The grid of scatterplots below compares the in-sample RLH for the Displayr and Sawtooth HB models. Each data point represents the RLH for a single respondent, and the results are compared for all four data sets.

In all four charts, the RLH is concentrated around the top right quadrant. This indicates a good in-sample fit to the data. The Displayr and Sawtooth RLH are somewhat correlated, but the Sawtooth RLH are larger on average.

The next chart shows the overall in-sample RLH for the same data sets. The in-sample RLH from Sawtooth is larger than those from Displayr for all four data sets, which suggests that the Sawtooth HB model has a better in-sample fit than the Displayr model.

However, this could be a sign of overfitting to the data. We can test this by using the holdout data.

The final chart shows that the Displayr holdout RLH is higher than those of Sawtooth for all four data sets. This confirms that the Sawtooth models are overfitting more than the Displayr models.

The RLH for both models is lowest for the chocolate and fast food data sets since they have a high number of attributes relative to the number of questions, making them more prone to overfitting. There are four alternatives per question, which means that the null model Chocolate data set has an RLH of 0.25. The Sawtooth model has an RLH  of just 0.19.

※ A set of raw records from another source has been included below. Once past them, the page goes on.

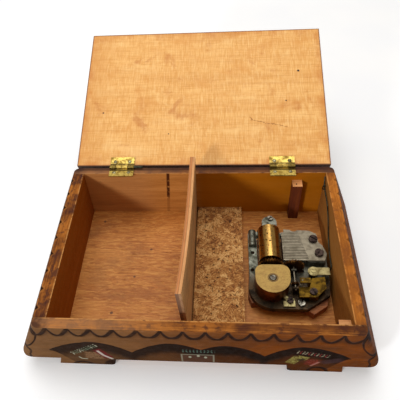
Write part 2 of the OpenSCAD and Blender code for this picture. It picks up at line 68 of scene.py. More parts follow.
class Graph:
    """A node material. Every method returns a socket, and takes sockets or constants."""

    def __init__(self, name):
        self.mat = bpy.data.materials.new(name)
        self.mat.use_nodes = True
        self.tree = self.mat.node_tree
        self.tree.nodes.clear()
        self.shader = self.add("ShaderNodeBsdfPrincipled")
        out = self.add("ShaderNodeOutputMaterial")
        self.tree.links.new(self.shader.outputs[0], out.inputs[0])

    def add(self, kind, **props):
        n = self.tree.nodes.new(kind)
        for k, v in props.items():
            setattr(n, k, v)
        return n

    def put(self, socket, value):
        if isinstance(value, bpy.types.NodeSocket):
            self.tree.links.new(value, socket)
        elif value is not None:
            socket.default_value = value

    def set(self, **values):
        for k, v in values.items():
            self.put(self.shader.inputs[k.replace("_", " ")], v)

    def m(self, op, a, b=None, c=None, clamp=False):
        n = self.add("ShaderNodeMath", operation=op, use_clamp=clamp)
        for i, v in enumerate((a, b, c)):
            self.put(n.inputs[i], v)
        return n.outputs[0]

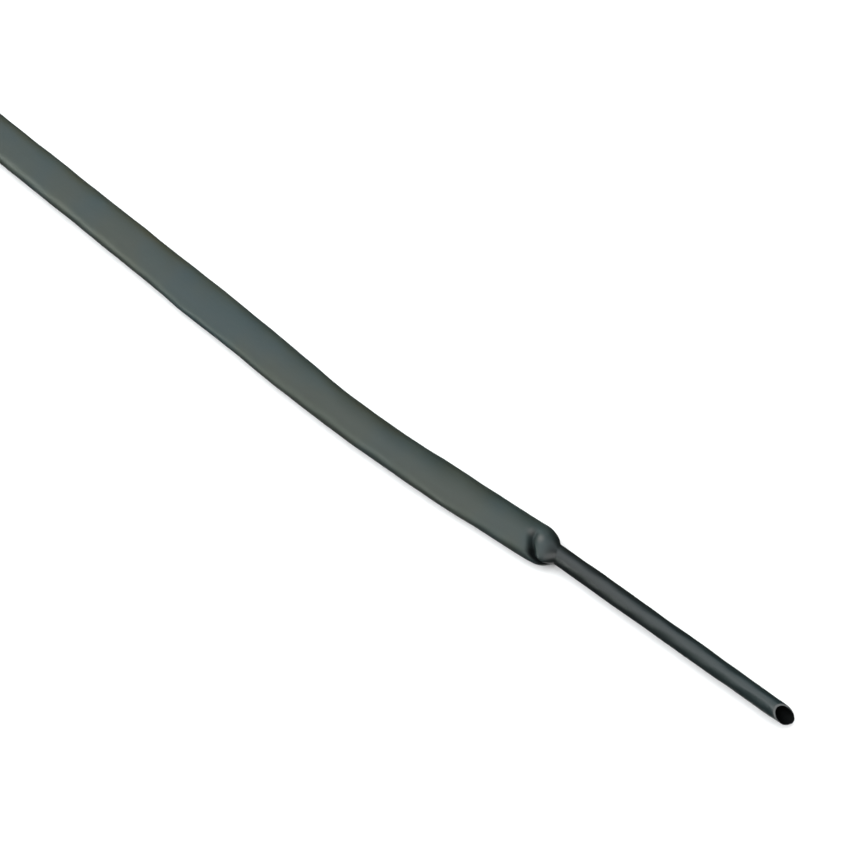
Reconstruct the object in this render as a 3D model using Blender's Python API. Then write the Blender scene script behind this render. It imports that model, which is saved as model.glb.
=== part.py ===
"""One length of black heat shrink tube, one end of it recovered over nothing.

The tube is a single thin-walled piece. Its expanded part lies on the floor, pressed a little
oval, and bends gently. Its recovered end is round and thin, carries straight on from a short
shoulder, and is cut off on the slant. The far end is cut off square.
Stations run along the tube's middle line: 0 at the neck, where the recovered end starts,
negative over the expanded part and positive towards the slanted tip. Metres, +Z up.
"""
import math

import bpy
import numpy as np

# The tube as it is sold
STOCK_LENGTH = 0.500
EXPANDED_BORE = 0.0127
RECOVERED_BORE = 0.00635
RECOVERED_WALL = 0.00064

# The recovered end and the shoulder behind it
RECOVERED_LENGTH = 0.1114
TIP_BORE = 0.0058
TIP_WALL = 0.00058
TIP_SLANT = math.radians(50.0)
TIP_YAW = math.radians(12.0)
TAPER_POWER = 2.5
SHOULDER_LENGTH = 0.0100
SHOULDER_POWER = 1.7
DOME_SWELL = 0.0002
RECOVERED_RISE = 0.0005
SHOULDER_LEAN = 0.0011
LEAN_BACK = (0.020, 0.012)
LEAN_FRONT = (0.007, 0.001)

# How flat the expanded part lies: distance behind the neck, outer half height
FLATTENING = (
    (0.000, 0.00545),
    (0.022, 0.00536),
    (0.048, 0.00492),
    (0.075, 0.00552),
    (0.105, 0.00570),
    (0.124, 0.00493),
    (0.150, 0.00460),
    (0.177, 0.00425),
    (0.200, 0.00482),
    (0.250, 0.00512),
    (0.310, 0.00525),
)

# Which way the tube heads on the floor, in degrees from +X: distance behind the neck, heading
HEADINGS = (
    (0.000, 0.0),
    (0.004, 7.0),
    (0.012, 3.2),
    (0.024, 2.6),
    (0.070, 2.7),
    (0.078, 0.6),
    (0.094, 0.2),
    (0.104, -2.6),
    (0.114, -4.4),
    (0.150, -4.7),
    (0.162, -3.3),
    (0.260, -3.2),
)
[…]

Also, note that the difference in RLH between the Displayr and Sawtooth models is largest for chocolate and fast food. This is the case for both for in-sample and holdout. From this, we can conclude that Sawtooth overfits more on data sets that are already prone to overfitting.

Conclusion

In this article, I described how RLH is computed and compared the performance of Displayr and Sawtooth HB using this metric. I found that Sawtooth HB overfitted to all four data sets more than Displayr, especially on data sets prone to overfitting. To mitigate the issue of overfitting, the default priors can be changed to "shrink" the model. But it requires a solid understanding of the underlying HB model, as well as a lot of trial and error, to correctly set the priors. Therefore it is important that default priors for HB choice modeling software are appropriately set to minimize this issue.